De fato, é tarefa inglória argumentar sobre o grau de realidade de um fato, quando o interlocutor foi emocionalmente capturado por outra certeza, absurda. O fato: TSE, STF, militares, observadores internacionais, governantes à esquerda e à direita no mundo reconhecem a lisura das eleições brasileiras. Mas um empresário retruca: "Creio que é fraude. Mandei caminhões para protestar".

"Creio porque é absurdo" é frase derivada de Tertuliano, teólogo cristão do século três, que queria assim afirmar a fé como transcendental à razão. Só que extremismo nada tem a ver com teologia, e sim com basbaquice, imbecilidade ou estupidez legítima, que é uma forma deliberada de idiotia. Às vezes, o que se diz não coincide com o que se pensa, isso pode ser corriqueiro. Preocupante é o abismo entre um e outro, ocupado pelas ilusões de onipotência do estado de autoexaltação, em que o imbecil veste uma fantasia pretensamente capaz de resgatá-lo de sua miséria existencial. Por insólito que pareça, o absurdo banal é uma droga do extremismo.

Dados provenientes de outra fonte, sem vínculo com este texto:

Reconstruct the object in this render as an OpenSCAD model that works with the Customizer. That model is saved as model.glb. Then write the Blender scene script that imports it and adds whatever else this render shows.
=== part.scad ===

Têm se multiplicado na mídia interpretações de natureza psi sobre o fenômeno. Em geral, numa bela língua, mas talvez seja um esforço excessivo. O estúpido, o imbecil, o cretino, o basbaque, o mané não comporta profundidade, é grosseiramente linear. Daí a dificuldade de apreendê-lo pela via da racionalidade culta: busca-se um sentido oculto na cabeça da ovelha, enquanto o comportamento é regido pela mecânica irreflexa do rebanho.

Por mais incômodo e ridículo que seja o despautério nas redes, em frente a quartéis ou sob um céu de ovnis, seria de bom aviso pautar a verve de Mark Twain, uma reflexão prática sobre os impasses do diálogo. Na verdade, isso pode estar ocorrendo, quando até mesmo militares começam a se preocupar mais com o lixo acumulado pelas "livres expressões democráticas" nas portas de suas unidades do que com aquele que enche cabeças "patrióticas" às voltas com picanha e linguiça, ao som de música sertaneja.

Mas estupidez não tem agenda, pode durar. Nesse meio tempo, recomenda-se aos sãos de espírito meditar sobre uma canção ("Le Roi des Cons") do genial Georges Brassens, em que ele diz ser possível rolar por terra a Coroa da Inglaterra, mas "não se destrona o rei dos imbecis". É empresa árdua, certo, porém factível: bem avisadas, as urnas democráticas dão conta do recado.